Oakey is also home to the Australian Army Helicopter School, and the Black Wasps followed me west. I could not imagine there would be too many navigational problems for the pilots; there was only one road and one railway track and they paralleled my direction – unerringly and always west.
By mid-afternoon I was becoming dehydrated and my breath made a rasping noise. Soon after, I arrived at Jondaryan. The small town was the home of the largest operating woolshed in the Southern Hemisphere and marked my earliest arrival at a night stop. The pub’s front door was just a few metres off the highway and its interior was cool, dark and welcoming. The only sounds were the hum of a fat fly batting itself against the ceiling and the low drone of the television. All I wanted was to sit down and rest with a cold glass. The barmaid ignored me, far more interested in what was happening on a flickering screen than someone wanting a drink at her bar.
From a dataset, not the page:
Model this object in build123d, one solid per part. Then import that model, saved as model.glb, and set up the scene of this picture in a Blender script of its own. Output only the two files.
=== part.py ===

She sat at the other end of the bar and refused to turn to me. I said ‘Hello,’ and her back said enough. It took a commercial break before I was able to order a tall glass of cold lemonade. Even showing me to a room was a real task for her though I waited until her program was over to ask if one was available. Maybe I upset her daily routine of not doing much at all but sitting and watching television.
As the sun came up next morning, I walked between golden fields and began to think more of what lay ahead. The first part of this trip had taken 10 days and I wondered about the camels. Even though Gibbo and Mary-Anne assured me over the phone they were fine, I wondered if they had forgotten me. I wondered too if I would be able to walk with them; whether or not they would follow.